I suppose my one gripe is the final sentence of this: What is THAT supposed to mean. What IS a good man. Was he ever actually one? I know Chang probably had very literary valid reasons for just ending the story like this after that constrained denouement with Zhenbao in the bathroom but ???????? ok
This is a book about a man, Zhenbao, in Shanghai in the 1940s and all the women he's met, slept with and loved. Some passages are brilliant, I loved the style and her way with words is enviable but story-wise this was lacking something. When he falls in love with a married women and they decide to give their relationship a shot, I really started liking the plot too. But then he decides it would be shameful for his mother, leaves her and marries a woman he does not like one bit. While maybe realistic, it left me disappointed.
That said: I was so impressed by Chang's writing style that I definitely want to read more of her. This is the "bad" thing about these Penguin Mini Classics. So many great authors to discover, so little time.
The story of the persevering and successful career man, Zhenbao, and the intricacies, challenges and tragedy of his bi-polar love life. Unfortunately, somewhere between the energetic passions and childlike insouciance of his mistress and the tranquil nullity of his wife, is a man divorced of purpose, and as the novella's content follows its form, so does the story lose purpose as it gradually trails off into a tired reminiscence of a life devoid of vitality.
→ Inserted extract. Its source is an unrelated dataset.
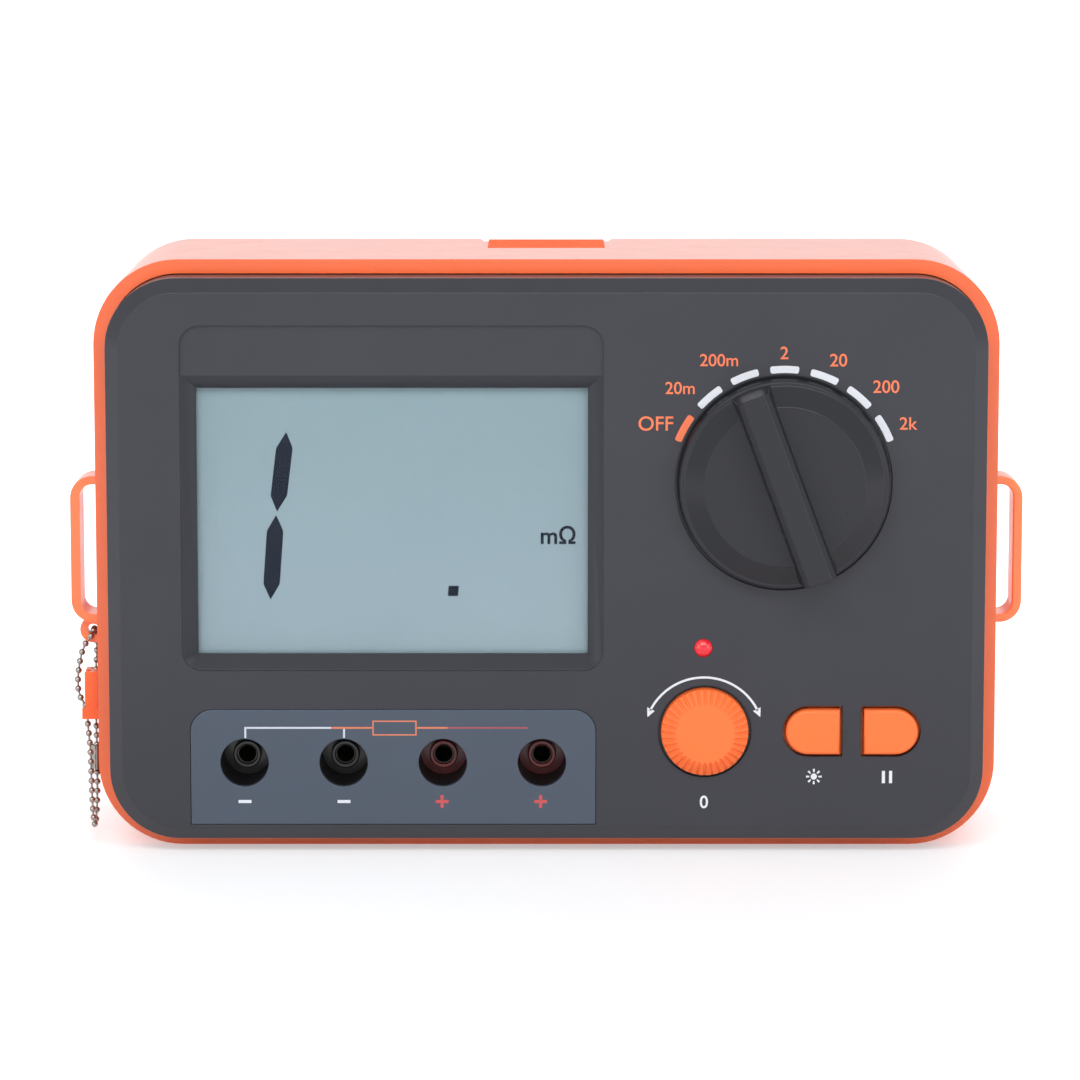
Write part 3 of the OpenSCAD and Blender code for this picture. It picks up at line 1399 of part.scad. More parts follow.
front_cover();
rear_shell();
strap_lug_left();
strap_lug_right();
jack_plate();
display_window();
lcd_panel();
lcd_backlight();
lcd_frame();
zebra_strips();
jack_housings();
current_minus_core();
voltage_minus_core();
voltage_plus_core();
current_plus_core();
contact_sleeves();
solder_tags();
jack_nuts();
jack_links();
range_knob();
switch_rotor();
rotor_screw();
wiper_contacts();
detent_springs();
detent_balls();
zero_knob();
zero_pot_shaft();
zero_pot_body();
power_lamp();
lamp_spacer();
hold_button();
backlight_button();
hold_plunger();
backlight_plunger();
hold_switch();
backlight_switch();
main_board();
board_screws();
converter_chip();
amplifier_chips();
electrolytic_capacitors();
range_resistors();
fuse_clips();
fuse_glass();
fuse_caps();
battery_cells();
contact_springs();
contact_plates();
battery_leads();
battery_cover();
battery_cover_screw();
tilt_stand();
case_screws();
ball_chain();
chain_coupling();
chain_tag();
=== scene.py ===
"""Looks of the four-wire milliohm meter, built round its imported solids.

Lengths are in millimetres until place() or MM turns them into metres. A depth is measured from
the front cover's face towards the back.
"""
import json
import math

import bmesh
import bpy
from mathutils import Matrix, Vector

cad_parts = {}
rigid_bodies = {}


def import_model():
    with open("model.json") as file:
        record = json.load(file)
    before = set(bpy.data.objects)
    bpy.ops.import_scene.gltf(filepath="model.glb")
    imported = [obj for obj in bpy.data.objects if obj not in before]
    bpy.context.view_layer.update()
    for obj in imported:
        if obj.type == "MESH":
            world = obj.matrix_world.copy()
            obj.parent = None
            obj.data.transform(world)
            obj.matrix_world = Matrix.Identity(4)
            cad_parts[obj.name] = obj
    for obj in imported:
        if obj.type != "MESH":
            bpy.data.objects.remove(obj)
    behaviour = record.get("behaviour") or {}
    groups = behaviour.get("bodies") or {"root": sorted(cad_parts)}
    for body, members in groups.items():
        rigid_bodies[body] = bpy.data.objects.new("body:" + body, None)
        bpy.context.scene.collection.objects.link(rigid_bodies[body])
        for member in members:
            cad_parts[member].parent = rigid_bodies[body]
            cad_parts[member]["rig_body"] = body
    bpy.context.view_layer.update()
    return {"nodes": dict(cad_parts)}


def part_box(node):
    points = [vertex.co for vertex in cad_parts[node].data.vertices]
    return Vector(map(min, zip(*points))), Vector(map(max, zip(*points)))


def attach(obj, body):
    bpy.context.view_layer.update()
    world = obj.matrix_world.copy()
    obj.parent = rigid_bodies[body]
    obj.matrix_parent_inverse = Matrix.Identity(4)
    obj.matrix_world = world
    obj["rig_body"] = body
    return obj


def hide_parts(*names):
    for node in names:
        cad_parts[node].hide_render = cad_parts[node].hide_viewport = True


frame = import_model()
NODES = frame["nodes"]
MM = 0.001
FACE_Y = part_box("jack_plate")[0][1] / MM
INK = 0.03  # thickness of a printed mark
CAP_HEIGHT = 0.729  # a capital's height as a share of the letters' size


def place(x, depth, z):
    """Point at x and z, at a depth behind the face, in metres."""
    return Vector((x, FACE_Y + depth, z)) * MM


# Colours and node helpers


def screen(red, green, blue):
    """Colour as it shows on a screen, 0 to 255, turned into the renderer's numbers."""
    parts = [v / 255 for v in (red, green, blue)]
    return tuple(p / 12.92 if p <= 0.04 else ((p + 0.055) / 1.055) ** 2.4 for p in parts)


def shade(colour, factor):
    """Colour made lighter or darker, with its alpha of one."""
    return tuple(min(1.0, c * factor) for c in colour) + (1.0,)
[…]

3.5 Writing that lures you in. Tactical and elusive character building and sharp story telling to top it all off. A fun read making you loath its character and question the ending yet sigh at the conclusion, moral greyness of it all.
Eileen Chang has a talent for grasping the character of people and their everyday life, their struggles and flaws. That is exactly what she does here. Her characters become alive through her words.